Four words: earthy, healthy, humble and versatile. Those are the some of the symbolisms I have for the potato. Other common themes I see with them are familial and community, those are some of the related ideas to the potato which is why I think it’s so important culturally. Potatoes have propelled nations, it has helped populations expand and unfortunately has even propelled wars. In fact, potatoes go to other things besides consumption, such as making alcohol and fuel. I can go on and on. It’s an amazingly efficient food, so I think that’s why it’s important globally and economically.


Can you tell me a little bit about the Think Potato Institute?


It’s the collection of potato-related objects that I own, which is about 6,000 objects now. But I also consider it any events that I host or organize. Sometimes I give workshops on how to do potato stamps or I might give an art history talk on potatoes. I call it the institute because it’s like an organization that has many disciplinary ideas.


How do you bring potatoes into the classroom?

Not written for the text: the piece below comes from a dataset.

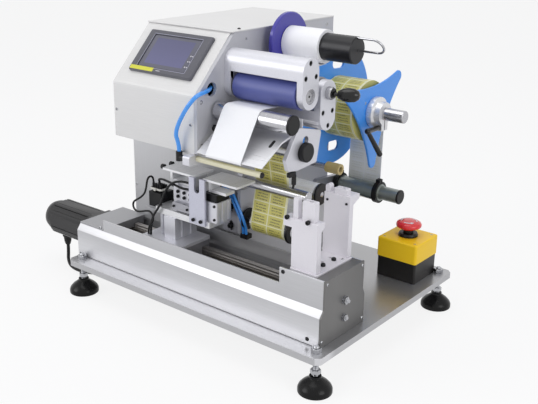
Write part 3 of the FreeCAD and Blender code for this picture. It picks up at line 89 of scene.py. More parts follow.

My students always bring it into the classroom because they always ask me about it. For example, in my art history class, I could give a lecture on the history of art with the potato, like the first artwork known using potato in Peru, or the development of herbal painting in Europe. I also include Vincent van Gogh or these early 19th century artists who were interested in painting peasant pictures with potatoes. The easy way I bring it into the classroom is by doing workshops about the potato. I’m also writing a book on the history of art with potato, so I can say that is my major way of bringing into the art classroom.


How do you like your potatoes?


All of the above. To be honest, I have been asked this question many times, I guess it depends on my mood, my typical answer is mashed potatoes. But what I like is trying indigenous ways of eating potatoes. So, if you were to ask me what my favorite indigenous way I have eaten a potato is when in Peru, the indigenous grew this exotic colorful potato, cooking them underground by placing the potatoes with their seasoning herbs on hot stones, covering the potatoes with earth and blankets allowing them to cook underground. That is the coolest way I have ever had potato.